如何检测iPhone上是否禁用了Safari

Question

如何检测Safari是否已被家长控制禁用？我知道这是可能的，因为在禁用Safari之前，App X3Watch拒绝工作。据我所知，父母控制没有api，那么可以使用什么技术呢？

Answer 1

我没有对此进行测试，但是OS3.0及更高版本，您可以使用[[UIApplication sharedApplication] canOpenURL:myURL]检测系统上的任何应用程序是否可以打开URL。我敢打赌，如果Safari被禁用，它将返回NO。

Answer 2

这是我尝试在视图控制器中包含此解决方案。需要使用两个bool，因为用户可以在加载视图时独立于safari打开外部程序，但是还没有打开需要safari的按钮。

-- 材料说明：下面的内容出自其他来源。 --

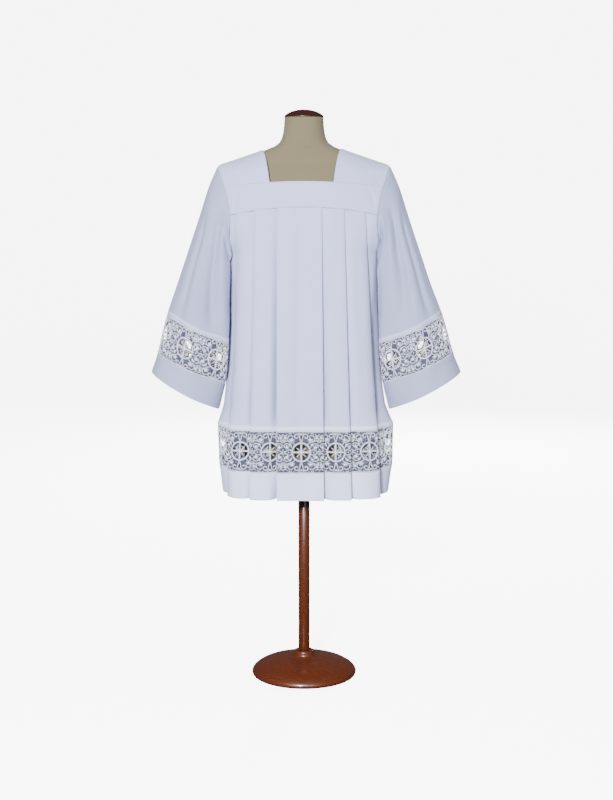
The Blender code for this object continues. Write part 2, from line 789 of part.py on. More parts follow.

@implementation ViewController {
@private BOOL externalProgramOpened;
@private BOOL buttonPressed;
}

-(void) setExternalProgramOpened {
    // Only set to yes if we're trying to open safari
    if(buttonPressed) {
        externalProgramOpened = YES;
    }
}

-(void) notifyUserOfRestrictedAccess {

    if(externalProgramOpened == NO) {
            [[[UIAlertView alloc] initWithTitle:@"Safari Needs to be enabled!"
                                    message:@"It looks like the Safari browser is
                                              disabled. Please enable it 
                                              (Settings>General>Restrictions) in order to 
                                              continue."
                                   delegate:nil
                          cancelButtonTitle:@"Ok"
                          otherButtonTitles: nil] show];
    } else {
        externalProgramOpened = NO;
    }

    buttonPressed = NO;
}

-(void) viewWillAppear:(BOOL)animated {
    externalProgramOpened = NO;
    buttonPressed = NO;

    [[NSNotificationCenter defaultCenter] addObserver:self 
                                          selector:@selector(setExternalProgramOpened)
                                          name:UIApplicationWillResignActiveNotification 
                                          object:nil];
}

-(void) viewWillDisappear:(BOOL)animated {

    [[NSNotificationCenter defaultCenter] removeObserver:self 
                                          name:UIApplicationWillResignActiveNotification
                                          object:nil];
    [super viewWillDisappear:animated];

}

- (IBAction)buttonPressed:(id)sender {
    buttonPressed = YES;

    NSString * URL = *someURL*;

    [[UIApplication sharedApplication] openURL:[NSURL URLWithString:URL]];

    [self performSelector:@selector(notifyUserOfRestrictedAccess) withObject:self 
               afterDelay:.75];
}